Dr. Vora, who has conducted more than 30 clinical trials in the psychiatry segment as an investigator, has the following tips to offer with regard to utilizing rating scales in psychiatry.

  1. Training in ratings and scales is essential before every clinical trial to ensure consistency in administering them. This ensures to avoid subjectivity and bring uniformity in assessments.
  2. Best way of getting trained is face to face interview with the scale administrator. Only a person who has acquired a thorough understanding in application of scale provide such expertise. Particularly, since the scale is just not as simple as it sounds.

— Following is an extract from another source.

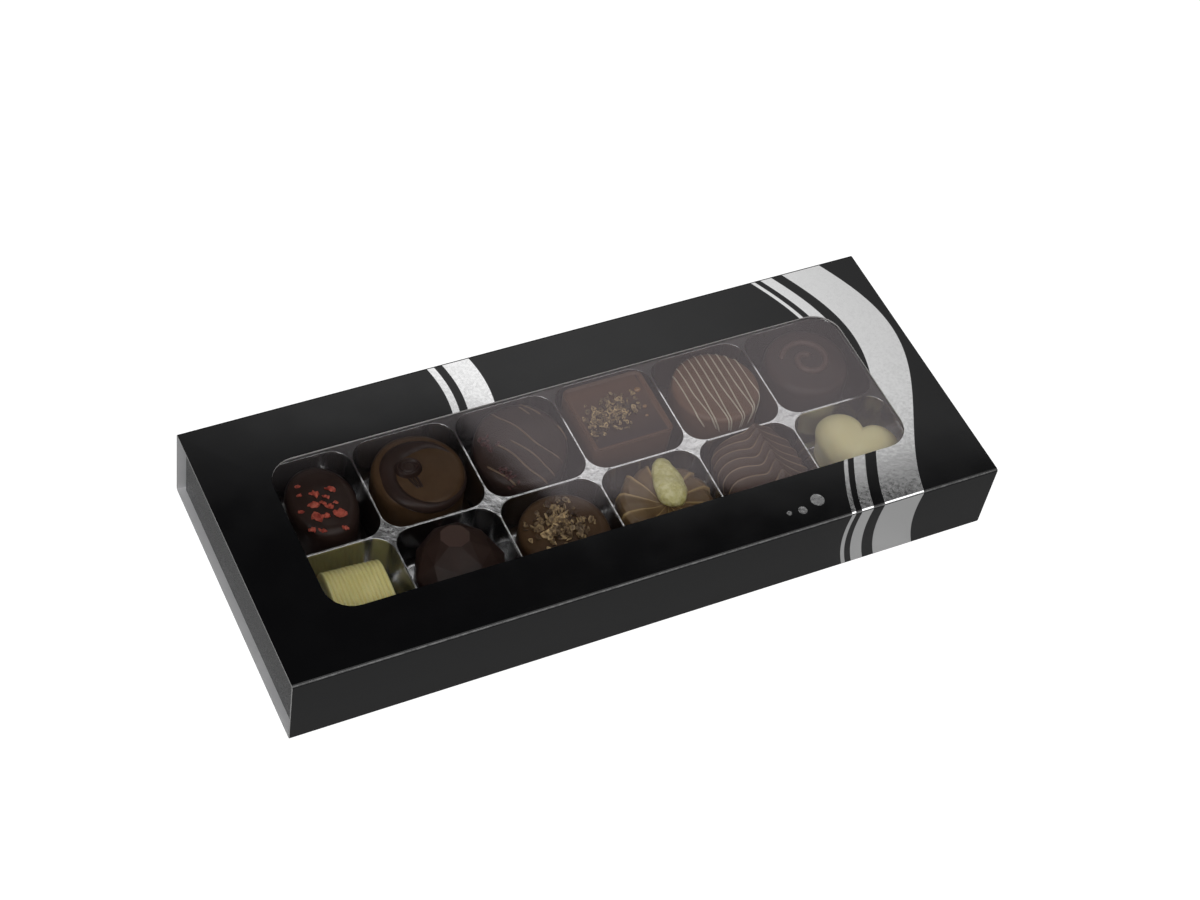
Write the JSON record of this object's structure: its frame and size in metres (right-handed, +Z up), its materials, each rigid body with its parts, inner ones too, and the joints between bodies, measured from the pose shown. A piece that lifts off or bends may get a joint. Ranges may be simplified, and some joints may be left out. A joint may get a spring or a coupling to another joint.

  3. Training can be intensified if multiple videos are created without revealing identity of patient. Furthermore, only real patient can provide real information not the actors, who are mostly used in training. Each individual items in scales can be highlighted one by one by giving relevant examples we commonly come across in our clinical practice.
  4. Inter-rater variability should not be underestimated, while training. In other words, we should keep unbiased mindset to avoid placebo response.
  5. In order to do so, it’s best to not keep expectations of any findings, positive or negative. One patient should be rated by two different psychiatrists for the first time when we rate patient from same site. Later on with consent of both of them a rater can take charge.
  6. Clinical judgement and experience of psychiatrist are also important factors worth considering in usual training. Scale specifications can be better implemented, if clinical judgement is effectively utilized too. For example, in patient of Schizophrenia, we are quite sure that there is no chance to find Delusion of Grandiosity, but it is included in PANNS. In situations like this, it may be very useful to allow scale administrator to use their own logic while applying the scale.
  7. One significant factor is difference of presenting symptoms and signs in different cultures. Cultural differences are very likely to cause different interpretations of signals. It should be useful to include book picture of patients from specific regions. So, training can be different for different countries. We need special language experts who can easily explain the circumstances where we can modify our final score.
  8. With significant rise in suicidal tendencies and related cases, it’s also recommended to include Columbia Suicide Severity Rating Scale (C-SSRS) in training. We use it in our routine practice because suicide is not only common, but very difficult to predict as well.
  9. Another area to include is Obsessive-Compulsive Disorder (OCD). In recent times, focus given to OCD has been insufficient. Y-BOCS is an important scale we should use to quantify severity of OCD. We encounter many problem in  treatment resistant OCD, when our focus is more on medical treatment rather than Cognitive behavioral therapy (CBT).